▸ REQUEST
Starting from the line that contains "Recreate this object", copy every line exactly until the line that contains "# right across", which is also included.

▸ RECORDS SHOWN

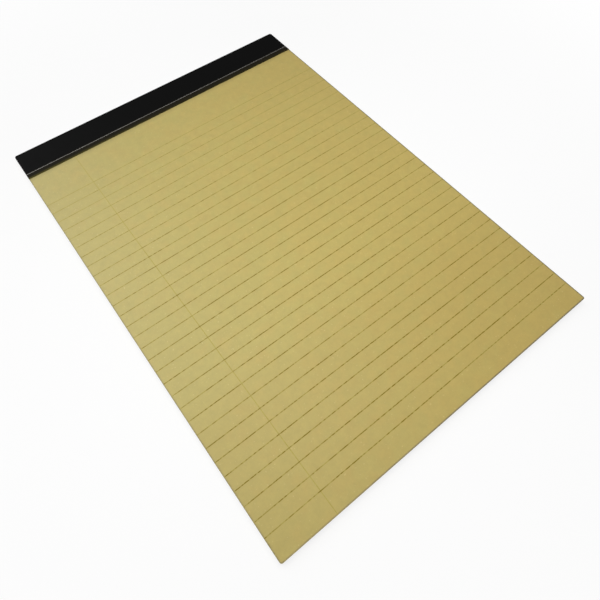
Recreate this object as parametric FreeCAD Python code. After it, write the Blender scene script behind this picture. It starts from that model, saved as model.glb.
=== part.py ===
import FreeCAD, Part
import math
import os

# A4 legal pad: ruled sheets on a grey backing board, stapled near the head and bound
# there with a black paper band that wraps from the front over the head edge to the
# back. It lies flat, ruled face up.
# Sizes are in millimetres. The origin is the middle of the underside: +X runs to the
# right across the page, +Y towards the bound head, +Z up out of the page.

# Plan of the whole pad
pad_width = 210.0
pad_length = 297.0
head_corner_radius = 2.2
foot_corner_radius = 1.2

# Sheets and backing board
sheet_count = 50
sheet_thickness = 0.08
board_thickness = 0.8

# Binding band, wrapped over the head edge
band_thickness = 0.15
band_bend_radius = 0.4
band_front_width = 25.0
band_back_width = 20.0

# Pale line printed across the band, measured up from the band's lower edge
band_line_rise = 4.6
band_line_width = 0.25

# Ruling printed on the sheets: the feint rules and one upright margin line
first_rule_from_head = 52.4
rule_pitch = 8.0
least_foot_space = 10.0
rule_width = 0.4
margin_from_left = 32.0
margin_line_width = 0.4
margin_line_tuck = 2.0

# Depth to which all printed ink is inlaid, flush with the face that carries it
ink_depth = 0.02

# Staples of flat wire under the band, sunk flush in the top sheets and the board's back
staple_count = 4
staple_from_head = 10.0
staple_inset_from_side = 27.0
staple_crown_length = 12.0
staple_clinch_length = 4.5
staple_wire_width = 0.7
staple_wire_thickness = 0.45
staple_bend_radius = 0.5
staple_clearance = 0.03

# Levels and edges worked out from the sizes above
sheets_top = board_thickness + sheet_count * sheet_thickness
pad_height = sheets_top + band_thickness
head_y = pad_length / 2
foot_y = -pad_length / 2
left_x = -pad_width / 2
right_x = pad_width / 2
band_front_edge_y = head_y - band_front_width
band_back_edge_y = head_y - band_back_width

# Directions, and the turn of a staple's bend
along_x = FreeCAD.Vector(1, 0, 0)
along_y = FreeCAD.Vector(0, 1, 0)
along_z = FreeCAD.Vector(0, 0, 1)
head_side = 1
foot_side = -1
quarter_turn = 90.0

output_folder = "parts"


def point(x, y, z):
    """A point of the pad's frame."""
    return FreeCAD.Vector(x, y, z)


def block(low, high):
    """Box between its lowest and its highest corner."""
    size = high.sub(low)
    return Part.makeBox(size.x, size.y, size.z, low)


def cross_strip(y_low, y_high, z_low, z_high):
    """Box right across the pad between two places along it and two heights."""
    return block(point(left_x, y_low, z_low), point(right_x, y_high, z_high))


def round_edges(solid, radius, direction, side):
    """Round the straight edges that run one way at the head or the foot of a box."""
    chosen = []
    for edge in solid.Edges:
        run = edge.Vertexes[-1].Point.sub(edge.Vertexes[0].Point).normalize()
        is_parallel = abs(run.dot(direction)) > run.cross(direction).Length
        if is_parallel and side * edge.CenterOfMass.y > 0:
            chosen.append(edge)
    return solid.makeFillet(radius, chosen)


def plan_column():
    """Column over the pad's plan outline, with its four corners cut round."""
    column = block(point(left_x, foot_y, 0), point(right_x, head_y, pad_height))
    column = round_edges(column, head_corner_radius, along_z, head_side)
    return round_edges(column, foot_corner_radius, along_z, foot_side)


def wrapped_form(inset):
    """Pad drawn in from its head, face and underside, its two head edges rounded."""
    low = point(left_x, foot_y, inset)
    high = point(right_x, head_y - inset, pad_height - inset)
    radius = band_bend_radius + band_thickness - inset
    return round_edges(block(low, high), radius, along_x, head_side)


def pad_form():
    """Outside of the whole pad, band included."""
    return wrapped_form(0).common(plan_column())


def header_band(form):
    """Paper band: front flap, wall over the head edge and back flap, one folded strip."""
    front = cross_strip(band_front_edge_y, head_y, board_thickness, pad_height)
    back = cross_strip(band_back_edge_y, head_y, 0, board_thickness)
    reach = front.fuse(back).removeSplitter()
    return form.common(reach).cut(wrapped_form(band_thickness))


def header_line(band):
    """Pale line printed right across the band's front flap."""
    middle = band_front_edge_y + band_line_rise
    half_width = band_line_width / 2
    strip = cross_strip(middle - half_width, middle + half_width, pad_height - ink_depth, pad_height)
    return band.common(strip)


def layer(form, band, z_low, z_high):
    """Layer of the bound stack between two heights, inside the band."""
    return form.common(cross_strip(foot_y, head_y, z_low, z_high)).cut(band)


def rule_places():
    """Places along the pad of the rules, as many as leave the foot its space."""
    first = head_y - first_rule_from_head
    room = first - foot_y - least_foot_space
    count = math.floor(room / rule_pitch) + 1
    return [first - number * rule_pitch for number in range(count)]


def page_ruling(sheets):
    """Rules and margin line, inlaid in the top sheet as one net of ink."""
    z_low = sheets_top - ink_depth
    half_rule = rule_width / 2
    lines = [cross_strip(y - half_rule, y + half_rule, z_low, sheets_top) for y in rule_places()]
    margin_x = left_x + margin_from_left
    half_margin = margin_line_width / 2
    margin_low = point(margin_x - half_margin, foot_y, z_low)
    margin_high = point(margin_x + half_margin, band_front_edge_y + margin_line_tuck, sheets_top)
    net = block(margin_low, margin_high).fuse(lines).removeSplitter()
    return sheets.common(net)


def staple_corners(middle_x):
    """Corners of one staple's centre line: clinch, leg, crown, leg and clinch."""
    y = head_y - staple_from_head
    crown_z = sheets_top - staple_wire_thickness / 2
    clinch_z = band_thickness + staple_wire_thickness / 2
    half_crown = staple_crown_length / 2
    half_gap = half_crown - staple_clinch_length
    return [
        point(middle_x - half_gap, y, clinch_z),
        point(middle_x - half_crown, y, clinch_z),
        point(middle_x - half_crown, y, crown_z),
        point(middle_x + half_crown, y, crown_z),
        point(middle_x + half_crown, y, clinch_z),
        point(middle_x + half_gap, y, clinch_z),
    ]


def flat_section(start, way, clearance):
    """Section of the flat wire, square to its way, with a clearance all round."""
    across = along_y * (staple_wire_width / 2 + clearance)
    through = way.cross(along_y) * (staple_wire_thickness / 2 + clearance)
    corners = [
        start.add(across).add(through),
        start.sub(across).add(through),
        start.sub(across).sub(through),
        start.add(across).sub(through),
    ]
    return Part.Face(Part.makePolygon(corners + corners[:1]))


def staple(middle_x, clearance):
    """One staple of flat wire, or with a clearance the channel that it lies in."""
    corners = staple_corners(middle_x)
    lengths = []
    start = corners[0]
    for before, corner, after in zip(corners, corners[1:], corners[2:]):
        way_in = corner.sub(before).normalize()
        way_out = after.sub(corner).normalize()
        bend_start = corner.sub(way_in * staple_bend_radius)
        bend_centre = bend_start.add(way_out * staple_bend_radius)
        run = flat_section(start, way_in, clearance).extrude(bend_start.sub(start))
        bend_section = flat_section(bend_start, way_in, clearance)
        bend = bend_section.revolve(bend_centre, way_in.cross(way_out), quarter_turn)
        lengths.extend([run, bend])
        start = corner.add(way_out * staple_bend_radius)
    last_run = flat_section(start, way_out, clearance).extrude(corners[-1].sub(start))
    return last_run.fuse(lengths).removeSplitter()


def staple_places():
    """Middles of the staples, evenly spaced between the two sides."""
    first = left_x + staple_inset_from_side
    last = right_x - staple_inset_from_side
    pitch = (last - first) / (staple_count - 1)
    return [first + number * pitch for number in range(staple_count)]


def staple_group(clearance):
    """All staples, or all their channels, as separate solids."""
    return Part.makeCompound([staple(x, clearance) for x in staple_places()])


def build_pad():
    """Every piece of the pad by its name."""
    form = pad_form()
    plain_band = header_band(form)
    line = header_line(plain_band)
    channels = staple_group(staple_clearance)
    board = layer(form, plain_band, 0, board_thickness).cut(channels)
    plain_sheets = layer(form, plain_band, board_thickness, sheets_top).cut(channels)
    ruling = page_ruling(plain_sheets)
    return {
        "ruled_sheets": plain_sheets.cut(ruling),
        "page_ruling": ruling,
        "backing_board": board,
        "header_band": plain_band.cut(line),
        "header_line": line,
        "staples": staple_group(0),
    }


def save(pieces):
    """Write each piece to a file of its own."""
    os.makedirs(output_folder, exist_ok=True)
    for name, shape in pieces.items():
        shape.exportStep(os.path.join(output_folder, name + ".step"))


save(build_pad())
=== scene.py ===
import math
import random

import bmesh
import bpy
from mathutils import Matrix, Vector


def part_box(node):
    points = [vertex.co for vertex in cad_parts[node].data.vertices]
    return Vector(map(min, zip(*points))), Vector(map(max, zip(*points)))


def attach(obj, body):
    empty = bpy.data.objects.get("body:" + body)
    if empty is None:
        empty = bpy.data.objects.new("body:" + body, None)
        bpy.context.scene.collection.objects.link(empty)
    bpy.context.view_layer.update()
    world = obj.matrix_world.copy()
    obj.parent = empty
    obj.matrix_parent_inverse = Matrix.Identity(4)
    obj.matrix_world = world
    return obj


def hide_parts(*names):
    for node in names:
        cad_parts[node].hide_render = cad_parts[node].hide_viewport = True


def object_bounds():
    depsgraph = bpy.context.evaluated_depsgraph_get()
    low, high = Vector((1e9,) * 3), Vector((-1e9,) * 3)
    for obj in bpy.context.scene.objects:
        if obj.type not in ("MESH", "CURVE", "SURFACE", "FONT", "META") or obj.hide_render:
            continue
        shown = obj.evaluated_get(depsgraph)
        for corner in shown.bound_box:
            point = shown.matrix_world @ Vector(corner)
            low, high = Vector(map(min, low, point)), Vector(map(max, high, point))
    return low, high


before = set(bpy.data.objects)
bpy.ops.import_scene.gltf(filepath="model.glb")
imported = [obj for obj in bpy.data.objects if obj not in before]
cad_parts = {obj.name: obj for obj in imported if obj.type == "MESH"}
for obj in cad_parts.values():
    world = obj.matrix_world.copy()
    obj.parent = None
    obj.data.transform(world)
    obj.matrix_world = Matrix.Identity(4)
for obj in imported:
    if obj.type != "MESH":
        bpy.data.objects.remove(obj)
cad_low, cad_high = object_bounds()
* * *
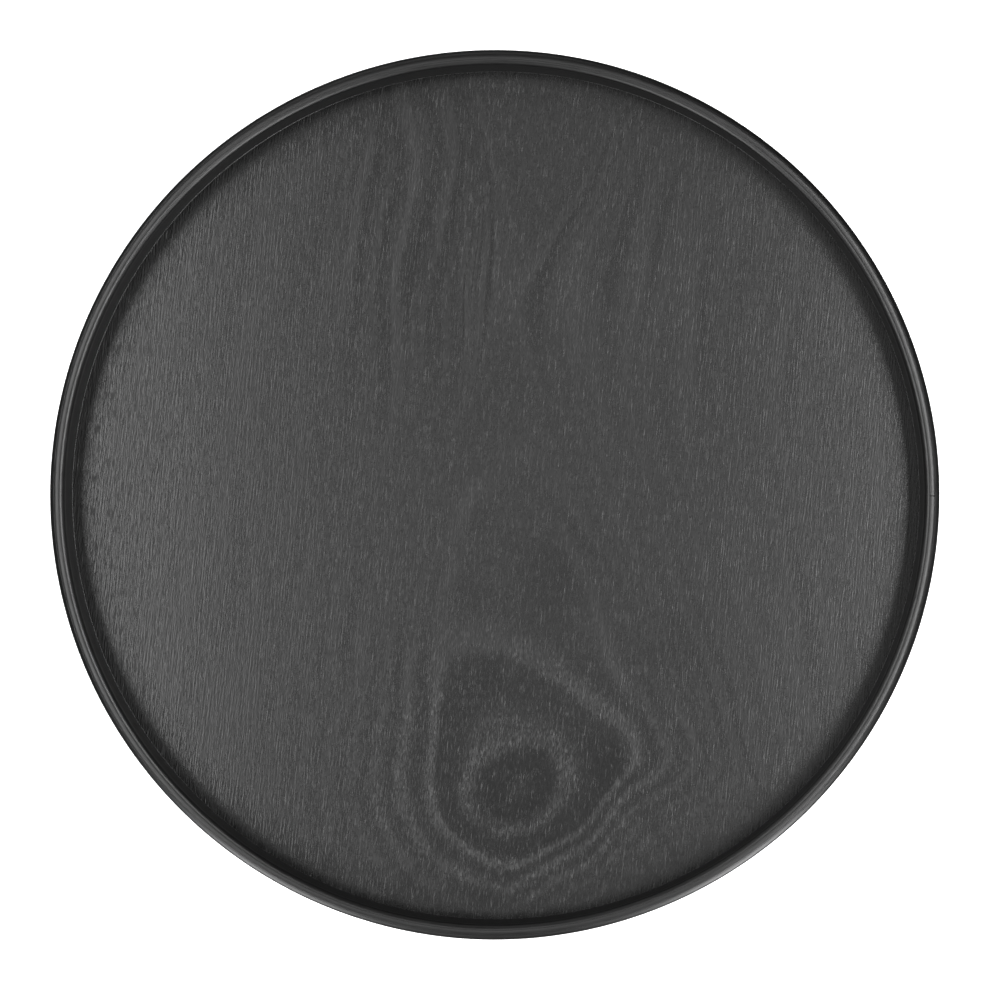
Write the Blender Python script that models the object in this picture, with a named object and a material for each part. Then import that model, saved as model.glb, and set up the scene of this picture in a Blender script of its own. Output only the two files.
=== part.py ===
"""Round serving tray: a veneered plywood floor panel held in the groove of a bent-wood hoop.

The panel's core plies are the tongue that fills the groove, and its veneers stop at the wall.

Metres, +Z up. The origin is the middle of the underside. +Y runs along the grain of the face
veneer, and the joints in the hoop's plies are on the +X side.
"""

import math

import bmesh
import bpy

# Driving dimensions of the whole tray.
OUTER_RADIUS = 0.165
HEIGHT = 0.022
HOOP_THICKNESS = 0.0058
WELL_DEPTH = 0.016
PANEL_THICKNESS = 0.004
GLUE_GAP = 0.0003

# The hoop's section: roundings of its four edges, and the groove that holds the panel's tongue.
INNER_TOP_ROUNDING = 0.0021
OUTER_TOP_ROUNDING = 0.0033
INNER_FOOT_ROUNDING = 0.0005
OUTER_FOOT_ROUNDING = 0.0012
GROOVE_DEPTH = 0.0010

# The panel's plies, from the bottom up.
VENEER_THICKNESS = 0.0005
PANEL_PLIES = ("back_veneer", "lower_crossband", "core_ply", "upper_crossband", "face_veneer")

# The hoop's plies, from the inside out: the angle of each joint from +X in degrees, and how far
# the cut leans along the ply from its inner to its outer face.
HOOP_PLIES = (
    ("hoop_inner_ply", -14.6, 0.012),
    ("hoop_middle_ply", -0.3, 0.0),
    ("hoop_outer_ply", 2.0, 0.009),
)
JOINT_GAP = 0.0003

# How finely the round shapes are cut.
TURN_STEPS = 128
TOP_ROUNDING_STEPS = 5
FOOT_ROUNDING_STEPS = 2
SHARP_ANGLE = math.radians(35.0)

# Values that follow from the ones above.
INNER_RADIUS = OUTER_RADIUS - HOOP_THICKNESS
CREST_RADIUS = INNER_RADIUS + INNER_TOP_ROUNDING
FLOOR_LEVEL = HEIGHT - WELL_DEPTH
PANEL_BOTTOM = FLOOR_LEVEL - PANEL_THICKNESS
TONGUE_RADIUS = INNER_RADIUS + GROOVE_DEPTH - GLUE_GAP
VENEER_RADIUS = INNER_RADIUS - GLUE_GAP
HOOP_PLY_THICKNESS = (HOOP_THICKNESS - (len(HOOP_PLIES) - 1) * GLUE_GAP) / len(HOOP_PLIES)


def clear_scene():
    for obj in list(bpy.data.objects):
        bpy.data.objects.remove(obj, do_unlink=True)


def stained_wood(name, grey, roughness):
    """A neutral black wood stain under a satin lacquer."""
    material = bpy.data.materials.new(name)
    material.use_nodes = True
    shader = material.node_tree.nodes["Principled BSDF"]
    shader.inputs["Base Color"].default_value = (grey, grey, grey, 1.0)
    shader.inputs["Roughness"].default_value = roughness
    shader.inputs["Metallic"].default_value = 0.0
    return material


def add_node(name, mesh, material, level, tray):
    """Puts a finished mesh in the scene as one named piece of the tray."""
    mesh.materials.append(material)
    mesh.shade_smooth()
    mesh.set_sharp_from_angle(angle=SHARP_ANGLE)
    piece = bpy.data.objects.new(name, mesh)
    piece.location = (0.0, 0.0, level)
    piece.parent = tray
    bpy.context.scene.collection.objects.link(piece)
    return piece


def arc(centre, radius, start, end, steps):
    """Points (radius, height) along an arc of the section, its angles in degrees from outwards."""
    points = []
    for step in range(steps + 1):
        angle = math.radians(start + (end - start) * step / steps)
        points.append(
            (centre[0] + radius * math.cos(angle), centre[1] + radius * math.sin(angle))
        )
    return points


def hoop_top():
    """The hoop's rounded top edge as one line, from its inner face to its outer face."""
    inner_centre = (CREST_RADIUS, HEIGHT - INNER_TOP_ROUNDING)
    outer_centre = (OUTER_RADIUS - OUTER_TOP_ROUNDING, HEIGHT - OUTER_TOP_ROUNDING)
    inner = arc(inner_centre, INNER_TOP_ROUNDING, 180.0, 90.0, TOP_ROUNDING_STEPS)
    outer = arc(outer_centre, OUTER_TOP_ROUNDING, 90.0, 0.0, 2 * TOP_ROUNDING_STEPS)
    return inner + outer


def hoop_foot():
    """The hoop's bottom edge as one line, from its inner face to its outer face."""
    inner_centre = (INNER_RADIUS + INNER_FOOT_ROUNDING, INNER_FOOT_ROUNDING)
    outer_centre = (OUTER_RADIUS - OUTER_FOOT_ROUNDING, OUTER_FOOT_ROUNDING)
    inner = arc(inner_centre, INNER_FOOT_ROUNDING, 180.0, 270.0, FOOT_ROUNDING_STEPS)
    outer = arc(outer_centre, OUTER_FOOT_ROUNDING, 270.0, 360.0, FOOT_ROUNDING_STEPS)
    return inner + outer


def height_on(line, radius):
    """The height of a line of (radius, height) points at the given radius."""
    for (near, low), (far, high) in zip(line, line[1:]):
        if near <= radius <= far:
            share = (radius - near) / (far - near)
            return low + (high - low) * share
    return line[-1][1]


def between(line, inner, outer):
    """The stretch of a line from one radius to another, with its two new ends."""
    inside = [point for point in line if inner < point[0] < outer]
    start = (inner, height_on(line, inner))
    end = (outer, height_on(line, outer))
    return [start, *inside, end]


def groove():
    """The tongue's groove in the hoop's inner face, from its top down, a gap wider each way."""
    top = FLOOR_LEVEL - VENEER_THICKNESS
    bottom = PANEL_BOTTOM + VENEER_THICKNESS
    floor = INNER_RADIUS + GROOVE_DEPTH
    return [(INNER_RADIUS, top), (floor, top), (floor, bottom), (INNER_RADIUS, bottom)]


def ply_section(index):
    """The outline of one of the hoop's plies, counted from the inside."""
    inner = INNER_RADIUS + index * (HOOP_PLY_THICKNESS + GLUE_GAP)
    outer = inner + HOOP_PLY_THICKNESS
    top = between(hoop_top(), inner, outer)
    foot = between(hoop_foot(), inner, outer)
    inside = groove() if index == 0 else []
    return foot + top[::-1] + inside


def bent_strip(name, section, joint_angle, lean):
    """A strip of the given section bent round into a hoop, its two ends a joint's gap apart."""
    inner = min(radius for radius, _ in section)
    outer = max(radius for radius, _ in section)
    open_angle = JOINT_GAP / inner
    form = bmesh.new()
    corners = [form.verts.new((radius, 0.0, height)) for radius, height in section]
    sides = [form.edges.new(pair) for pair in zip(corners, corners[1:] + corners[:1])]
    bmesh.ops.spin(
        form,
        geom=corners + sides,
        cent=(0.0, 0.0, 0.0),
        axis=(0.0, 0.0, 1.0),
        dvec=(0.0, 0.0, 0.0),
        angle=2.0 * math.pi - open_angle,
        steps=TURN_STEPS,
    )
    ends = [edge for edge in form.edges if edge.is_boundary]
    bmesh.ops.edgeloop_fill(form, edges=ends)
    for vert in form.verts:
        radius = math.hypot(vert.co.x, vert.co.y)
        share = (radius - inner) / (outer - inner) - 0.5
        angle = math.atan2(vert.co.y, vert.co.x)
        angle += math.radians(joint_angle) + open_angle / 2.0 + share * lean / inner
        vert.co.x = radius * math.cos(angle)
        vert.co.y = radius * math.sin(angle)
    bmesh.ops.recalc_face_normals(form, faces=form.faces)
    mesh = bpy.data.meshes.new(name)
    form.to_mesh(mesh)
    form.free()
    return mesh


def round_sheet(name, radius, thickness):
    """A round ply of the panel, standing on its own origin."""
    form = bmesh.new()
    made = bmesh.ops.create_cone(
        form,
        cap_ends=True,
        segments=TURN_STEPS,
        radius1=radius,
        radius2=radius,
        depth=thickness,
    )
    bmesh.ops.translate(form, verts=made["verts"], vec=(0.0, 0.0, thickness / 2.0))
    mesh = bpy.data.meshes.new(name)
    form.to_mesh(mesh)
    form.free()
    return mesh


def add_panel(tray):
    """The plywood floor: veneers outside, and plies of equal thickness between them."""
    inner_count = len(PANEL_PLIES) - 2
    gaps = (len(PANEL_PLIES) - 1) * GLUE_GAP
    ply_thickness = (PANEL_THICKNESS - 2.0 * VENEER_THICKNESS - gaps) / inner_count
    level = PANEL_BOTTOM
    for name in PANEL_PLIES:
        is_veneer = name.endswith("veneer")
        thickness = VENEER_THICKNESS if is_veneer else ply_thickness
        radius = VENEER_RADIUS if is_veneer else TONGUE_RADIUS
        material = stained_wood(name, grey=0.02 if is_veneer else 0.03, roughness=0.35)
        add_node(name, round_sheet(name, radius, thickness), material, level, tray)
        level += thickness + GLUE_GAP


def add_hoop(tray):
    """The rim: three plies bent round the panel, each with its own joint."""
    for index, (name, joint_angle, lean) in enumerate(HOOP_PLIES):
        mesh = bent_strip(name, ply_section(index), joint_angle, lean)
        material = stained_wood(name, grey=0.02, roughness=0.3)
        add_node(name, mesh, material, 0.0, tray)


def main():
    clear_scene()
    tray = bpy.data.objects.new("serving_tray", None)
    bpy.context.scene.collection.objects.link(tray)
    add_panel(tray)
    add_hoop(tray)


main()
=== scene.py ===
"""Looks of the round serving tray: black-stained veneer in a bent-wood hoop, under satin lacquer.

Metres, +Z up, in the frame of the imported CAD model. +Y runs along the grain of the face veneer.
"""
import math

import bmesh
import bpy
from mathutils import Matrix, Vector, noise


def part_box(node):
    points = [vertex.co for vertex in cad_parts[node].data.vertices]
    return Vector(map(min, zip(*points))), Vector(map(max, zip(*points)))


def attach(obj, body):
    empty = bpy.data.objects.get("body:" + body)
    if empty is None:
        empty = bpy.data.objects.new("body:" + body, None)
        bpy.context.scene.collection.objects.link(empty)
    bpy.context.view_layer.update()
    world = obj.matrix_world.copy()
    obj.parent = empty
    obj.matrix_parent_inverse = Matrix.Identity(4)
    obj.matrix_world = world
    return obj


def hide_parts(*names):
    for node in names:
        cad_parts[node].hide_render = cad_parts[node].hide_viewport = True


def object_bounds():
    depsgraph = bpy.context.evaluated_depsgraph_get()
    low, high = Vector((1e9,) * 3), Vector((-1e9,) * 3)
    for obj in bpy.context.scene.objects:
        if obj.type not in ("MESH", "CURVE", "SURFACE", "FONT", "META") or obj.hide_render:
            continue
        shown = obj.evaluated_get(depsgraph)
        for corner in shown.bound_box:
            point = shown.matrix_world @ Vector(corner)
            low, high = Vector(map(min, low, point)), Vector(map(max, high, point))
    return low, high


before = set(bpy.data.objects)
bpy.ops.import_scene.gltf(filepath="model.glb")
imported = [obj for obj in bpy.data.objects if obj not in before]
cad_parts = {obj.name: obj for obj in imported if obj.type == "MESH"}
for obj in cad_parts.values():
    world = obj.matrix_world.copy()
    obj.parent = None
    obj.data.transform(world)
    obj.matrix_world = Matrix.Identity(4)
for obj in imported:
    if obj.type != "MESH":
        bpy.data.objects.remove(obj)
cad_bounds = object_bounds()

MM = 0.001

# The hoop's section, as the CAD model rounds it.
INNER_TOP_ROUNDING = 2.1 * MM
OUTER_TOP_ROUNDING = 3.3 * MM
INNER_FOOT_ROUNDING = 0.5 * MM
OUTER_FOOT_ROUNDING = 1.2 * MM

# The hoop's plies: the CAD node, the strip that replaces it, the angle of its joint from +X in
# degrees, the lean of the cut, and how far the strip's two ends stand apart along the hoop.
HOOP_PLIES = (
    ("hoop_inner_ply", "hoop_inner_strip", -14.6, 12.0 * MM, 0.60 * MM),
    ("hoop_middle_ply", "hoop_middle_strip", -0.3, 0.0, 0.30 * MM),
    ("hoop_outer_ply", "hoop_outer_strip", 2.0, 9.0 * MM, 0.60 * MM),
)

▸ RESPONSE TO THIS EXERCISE
Recreate this object as parametric FreeCAD Python code. After it, write the Blender scene script behind this picture. It starts from that model, saved as model.glb.
=== part.py ===
import FreeCAD, Part
import math
import os

# A4 legal pad: ruled sheets on a grey backing board, stapled near the head and bound
# there with a black paper band that wraps from the front over the head edge to the
# back. It lies flat, ruled face up.
# Sizes are in millimetres. The origin is the middle of the underside: +X runs to the
# right across the page, +Y towards the bound head, +Z up out of the page.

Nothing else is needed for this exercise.